You know kids. So Erin and Mallory, thirteen, convinced their parents to drive half a day across the sweltering plains to Denver to stand in a frying-pan-hot parking lot to see if they have what it takes to become future Olympians in luge, a winter sport neither has ever seen live, much less participated in.
Imagine never having strapped on skis in your life, but driving up to Vail to show off your skiing ability in front of an Olympic coach on the prowl for talent. It definitely would be humiliating, and there's an excellent chance it would be bloody. But this is luge, the most democratic of sports, where Olympic dreams can turn into world-class reality with head-snapping speed.
It happened to Fred Zimny. The stocky New Jersey native saw the luge hurtling down an icy course for the very first time on television during the 1976 Games. It looked kind of interesting. So the following winter, on the way to Montreal for a family trip, Zimny, then thirteen years old, and his father decided to stop by Lake Placid, at the time home to the only luge track in the U.S. Fred took his inaugural run on top of the slippery sled at a beginner's training camp.
At the end of the camp, a competition was held among the kids; Fred came in second. Three weeks later, he was invited to attend the World Championships in Europe as a member of the U.S. Junior Development team.
Luge might be the only sport in which you truly can become an overnight success story. Blame it on the sport's obscurity in this country -- it's the rare child who refuses to come in for dinner because he's out back honing his sledding techniques on the family Flexible Flyer.
"Luge is very facility-driven," explains Zimny. Think how popular Little League baseball would be if there were only a couple of baseball fields in the entire nation. That's luge. Today, the U.S. has exactly two full-sized runs: the aforementioned facility in Lake Placid and a newer one constructed for the 2002 Winter Olympics in Salt Lake City.
"Waiting for athletes to come to luge wasn't working," says Zimny. "So we decided to take it on the road and introduce the sport to a lot more kids." For the past eighteen summers, USA Luge has crisscrossed the country holding weekend-long tryouts as part of its "Slider Search" campaign, hoping to identify the next generation of Olympic sledding champions.
It's about as close as you can get to an Arthurian legend these days. Anyone between the ages of ten and fourteen is invited to be king. Instead of stepping up to the stone to pull out the sword, though, any kid who shows up is asked to lie flat on his back on a sled and roll down a hill.
If he goes fast enough, and looks as though he might someday be able to handle a sled moving ninety miles per hour on ice, he could find himself at an Olympic training camp. About seventy out of the 700 or so kids at this summer's seven Slider Search tryouts will get the opportunity to show their style on Lake Placid's ice track. Twenty of them will then be selected as members of the U.S. Junior Development Team.

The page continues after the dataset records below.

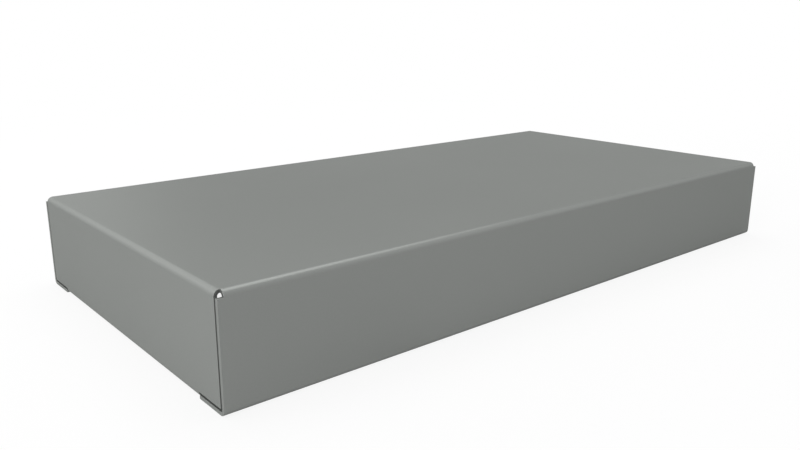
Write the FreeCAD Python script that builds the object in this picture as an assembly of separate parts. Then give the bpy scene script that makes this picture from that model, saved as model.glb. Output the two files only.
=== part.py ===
"""Folded sheet metal chassis: an inverted tray, open underneath, with lips turned in round its foot.

One blank of sheet steel makes the whole part, so it is one solid. A top panel has four walls folded
down from it, and a lip is folded inward from the bottom of each wall. Every fold has the same radius.

The corners show how the blank was cut. It is notched where the fold lines of two neighbouring walls
cross, so each top corner is left as a small opening between the ends of the two folds. The front and
rear walls run on past their folds until they are flush with the outside of the end walls, and so do
their lips. The end walls stop at the fold line, with a slit between their edge and the inside of the
front or rear wall. Their foot is notched to clear the long lips, and their own lips lie between those.

Frame: millimetres, +Z up, +X along the length, front wall facing -Y. The origin is at the centre of
the footprint, in the plane that the lips stand on.
"""

import FreeCAD
import Part
import math
import os

# Driving dimensions
LENGTH = 400.0        # outside, along X
WIDTH = 200.0         # outside, along Y
HEIGHT = 50.0         # foot to top face
SHEET = 1.6           # thickness of the blank
FOLD_INSIDE = 1.15    # inside radius of every fold
LIP = 20.3            # from the outside of a wall to the free edge of its lip
LIP_CLEARANCE = 0.8   # between the free edge of a long lip and the notch in an end wall's foot

# Worked out from them
FOLD_OUTSIDE = FOLD_INSIDE + SHEET
UPPER_FOLD = HEIGHT - FOLD_OUTSIDE    # height of the centre of the folds round the top
LOWER_FOLD = FOLD_OUTSIDE             # height of the centre of the folds round the foot


def round_fold(centre_z, radius, angle):
    """The point of a section at a radius and an angle from +Y about the centre of one of its folds."""
    turn = math.radians(angle)
    return FreeCAD.Vector(0, FOLD_OUTSIDE + radius * math.cos(turn), centre_z + radius * math.sin(turn))


def skin(depth):
    """The line that lies depth under the outside of a bent side, from its top fold line to its free edge."""
    radius = FOLD_OUTSIDE - depth
    upper = [round_fold(UPPER_FOLD, radius, angle) for angle in (90, 135, 180)]
    lower = [round_fold(LOWER_FOLD, radius, angle) for angle in (180, 225, 270)]
    free_edge = FreeCAD.Vector(0, LIP, depth)
    return [
        Part.Arc(*upper).toShape(),
        Part.makeLine(upper[-1], lower[0]),
        Part.Arc(*lower).toShape(),
        Part.makeLine(lower[-1], free_edge),
    ]


def bent_side(length):
    """Fold, wall, fold and lip in one length, centred on x = 0, facing -Y with the wall's outside at y = 0."""
    fold_line = [round_fold(UPPER_FOLD, radius, 90) for radius in (FOLD_OUTSIDE, FOLD_INSIDE)]
    free_edge = [FreeCAD.Vector(0, LIP, depth) for depth in (0, SHEET)]
    ends = [Part.makeLine(*fold_line), Part.makeLine(*free_edge)]
    outline = Part.Wire(Part.__sortEdges__(skin(0) + skin(SHEET) + ends))
    section = Part.Face(outline)
    section.translate(FreeCAD.Vector(-length / 2, 0, 0))
    return section.extrude(FreeCAD.Vector(length, 0, 0))


def cut_back(piece, length, low, high):
    """The piece with both its ends notched between two heights, to leave only length there."""
    notch_length = LENGTH
    for start in (length / 2, -length / 2 - notch_length):
        corner = FreeCAD.Vector(start, 0, low)
        piece = piece.cut(Part.makeBox(notch_length, LIP, high - low, corner))
    return piece


def long_side():
    """The front or rear side: full length, with only its top fold stopping at the corner notches."""
    return cut_back(bent_side(LENGTH), LENGTH - 2 * FOLD_OUTSIDE, UPPER_FOLD, HEIGHT)


def end_side():
    """An end side: it fits between the long sides, with its foot notched to clear their lips."""
    foot = WIDTH - 2 * (LIP + LIP_CLEARANCE)
    return cut_back(bent_side(WIDTH - 2 * FOLD_OUTSIDE), foot, 0, LOWER_FOLD)


def set_round(side, reach, heading):
    """A pair of sides on opposite walls, reach from the centre, the first one turned to a heading."""
    side.translate(FreeCAD.Vector(0, -reach, 0))
    up = FreeCAD.Vector(0, 0, 1)
    return [side.rotated(FreeCAD.Vector(), up, angle) for angle in (heading, heading + 180)]


def top_panel():
    """The flat top, which ends at the four fold lines."""
    length = LENGTH - 2 * FOLD_OUTSIDE
    width = WIDTH - 2 * FOLD_OUTSIDE
    return Part.makeBox(length, width, SHEET, FreeCAD.Vector(-length / 2, -width / 2, HEIGHT - SHEET))


def chassis():
    """The whole chassis as one solid."""
    front_and_rear = set_round(long_side(), WIDTH / 2, 0)
    ends = set_round(end_side(), LENGTH / 2, 90)
    return top_panel().multiFuse(front_and_rear + ends).removeSplitter().Solids[0]


os.makedirs("parts", exist_ok=True)
shape = chassis()
print("chassis: valid", shape.isValid(), "faces", len(shape.Faces), "volume", round(shape.Volume, 1), "mm3")
shape.exportStep("parts/chassis.step")
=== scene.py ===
"""Looks of the folded sheet metal chassis: a satin grey coat over one sheet, folded as it was made.

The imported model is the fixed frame. The sheet is modelled again over it, fold by fold, so that its
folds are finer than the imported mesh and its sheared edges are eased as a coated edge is. Lengths are
in metres and angles in degrees unless a name says otherwise.
"""

import logging
import math
from dataclasses import dataclass
from enum import Enum
from typing import Any, Callable, ClassVar

import bmesh
import bpy
from mathutils import Matrix, Vector


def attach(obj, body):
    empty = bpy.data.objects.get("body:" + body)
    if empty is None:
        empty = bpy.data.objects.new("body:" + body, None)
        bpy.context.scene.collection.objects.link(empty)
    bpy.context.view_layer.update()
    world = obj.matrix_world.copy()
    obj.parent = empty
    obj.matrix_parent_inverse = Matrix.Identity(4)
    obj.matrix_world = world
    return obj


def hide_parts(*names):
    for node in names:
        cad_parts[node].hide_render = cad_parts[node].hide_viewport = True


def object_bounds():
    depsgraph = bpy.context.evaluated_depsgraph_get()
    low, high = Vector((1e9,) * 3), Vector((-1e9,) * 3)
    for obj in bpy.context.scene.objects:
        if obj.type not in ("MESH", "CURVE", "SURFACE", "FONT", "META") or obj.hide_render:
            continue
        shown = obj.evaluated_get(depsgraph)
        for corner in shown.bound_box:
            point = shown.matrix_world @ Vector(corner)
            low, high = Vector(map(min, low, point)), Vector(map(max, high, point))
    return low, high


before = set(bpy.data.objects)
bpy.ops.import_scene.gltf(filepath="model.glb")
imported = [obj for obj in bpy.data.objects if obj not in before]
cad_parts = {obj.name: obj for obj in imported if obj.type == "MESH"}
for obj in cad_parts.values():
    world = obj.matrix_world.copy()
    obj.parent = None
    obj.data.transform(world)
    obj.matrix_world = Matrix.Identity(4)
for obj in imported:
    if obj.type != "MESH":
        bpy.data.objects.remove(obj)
CAD_LOW, CAD_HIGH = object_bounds()

MM = 0.001
BODY = "root"
NODE = "chassis"
DEPTH = "depth"    # vertex attribute: 0 on the sheet's outside, 1 on its inside
SAME_WAY = 0.9     # two unit vectors point the same way if their dot product is above this
QUARTER_TURN = math.radians(90)
Colour = tuple[float, float, float, float]
WHITE: Colour = (1.0, 1.0, 1.0, 1.0)
log = logging.getLogger("chassis")


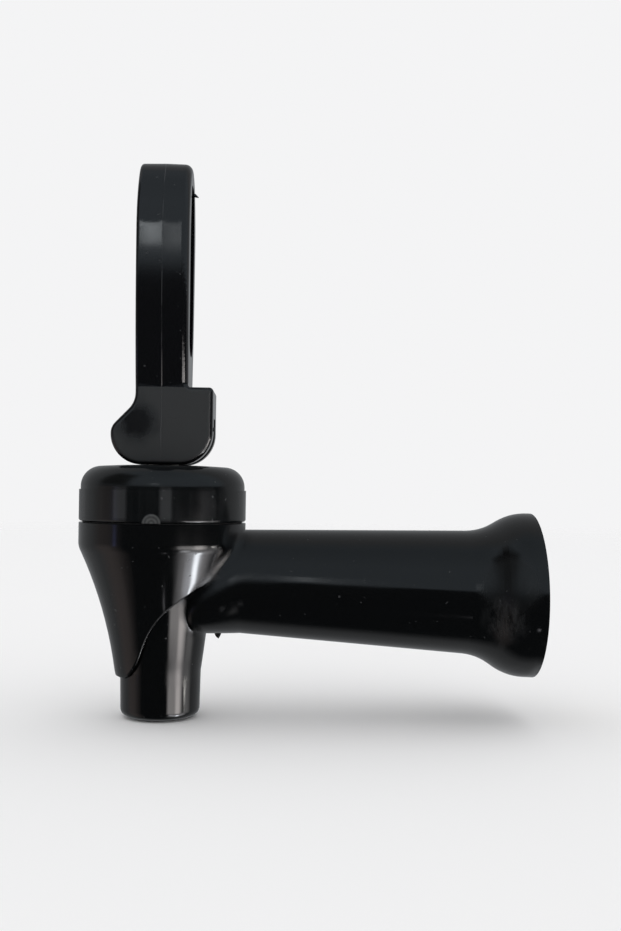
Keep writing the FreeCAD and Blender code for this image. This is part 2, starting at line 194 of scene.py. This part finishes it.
def footMask(tree, place):
    top, edge = footFace["top"], footFace["edge"]
    foot = fadeNode(tree, coordinate(tree, place, "Z"), top - edge, top + edge)
    normal = tree.nodes.new("ShaderNodeTexCoord").outputs["Normal"]
    turned = unary(tree, "ABSOLUTE", coordinate(tree, normal, "Y"))
    front = rampNode(tree, turned, footFace["turnedFrom"], footFace["turnedTo"])
    return mathNode(tree, "MULTIPLY", foot, front)


def leverMarks(tree, place, tint, rough):
    uneven = noiseNode(tree, place, footDarkSpot["uneven"])
    away = addShare(tree, distanceTo(tree, place, footDarkSpot["centre"]), uneven,
                    footDarkSpot["unevenBy"])
    # Darker, glossier spot: the satin fades out towards its centre.
    darkSpot = fadeNode(tree, away, footDarkSpot["inner"], footDarkSpot["outer"])
    outsideDarkSpot = rampNode(tree, darkSpot, 0.0, 1.0, 1.0, footDarkSpot["satinLeft"])
    satin = mathNode(tree, "MULTIPLY", footMask(tree, place), outsideDarkSpot)
    tint = mixColour(tree, satin, tint, footFace["colour"])
    rough = addShare(tree, rough, satin, footFace["roughness"])
    side = offCentre(tree, coordinate(tree, place, "X"), valveX)
    line = fadeNode(tree, side, partingRidgeAndHighlight["inner"], partingRidgeAndHighlight["outer"])
    broken = rampNode(tree, noiseNode(tree, place, partingRidgeAndHighlight["broken"]),
                      partingRidgeAndHighlight["brokenFrom"], partingRidgeAndHighlight["brokenTo"],
                      partingRidgeAndHighlight["faintest"], 1.0)
    # Painted highlight: the parting line is tinted lighter, broken by noise.
    tint = mixColour(tree, mathNode(tree, "MULTIPLY", line, broken), tint, partingRidgeAndHighlight["colour"])
    return tint, rough, line


# Bonnet: painted reflection streaks, upright and grey, round the skirt, in degrees from the front,
# and the gate mark

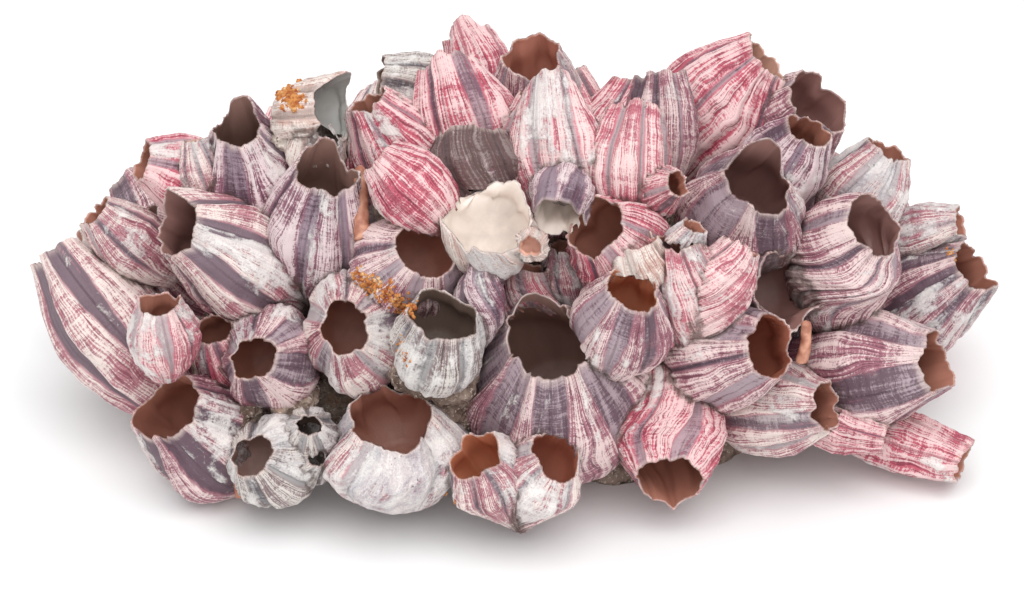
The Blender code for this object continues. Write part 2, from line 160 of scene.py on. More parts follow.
# What the smooth insides show
HOLLOWS = {
    "umber": ink(176, 140, 130),
    "soot": ink(132, 112, 102),
    "brown": ink(192, 134, 116),
    "rust": ink(204, 142, 124),
    "amber": ink(220, 146, 112),
    "brick": ink(196, 126, 104),
    "clay": ink(226, 180, 162),
    "plum": ink(172, 130, 124),
    "cream": ink(250, 240, 231),
    "ash": ink(196, 197, 194),
}

# How each kind of shell looks: inside, width of the sunken plates at the lip, chalk, dirt with painted shade,
# and ribs
LOOKS = {
    "rose": {"hollow": "brown", "sunken": 0.30, "chalk": 0.25, "dirt": 0.35, "ribs": 1.0},
    "pink": {"hollow": "brown", "sunken": 0.32, "chalk": 0.32, "dirt": 0.30, "ribs": 1.0},
    "mauve": {"hollow": "umber", "sunken": 0.50, "chalk": 0.35, "dirt": 0.40, "ribs": 0.8},
    "purple": {"hollow": "umber", "sunken": 0.50, "chalk": 0.40, "dirt": 0.35, "ribs": 0.9},
    "white": {"hollow": "brown", "sunken": 0.38, "chalk": 0.60, "dirt": 0.35, "ribs": 0.9},
    "grey": {"hollow": "soot", "sunken": 0.35, "chalk": 0.62, "dirt": 0.55, "ribs": 0.8},
    "cream": {"hollow": "cream", "sunken": 0.30, "chalk": 0.60, "dirt": 0.15, "ribs": 0.5},
}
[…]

Try making strides like that with the pole vault.
USA Luge, the sport's governing body, isn't just being dramatic by promising such astonishing advancement, either. In the past few years, 90 percent of the U.S.'s elite lugers have been discovered at one of the organization's on-the-road recruitment drives. Six out of ten members of the medal-winning 2002 Olympic men's and women's luge teams began their top-level sledding careers by showing up on a whim at a USA Luge traveling tryout.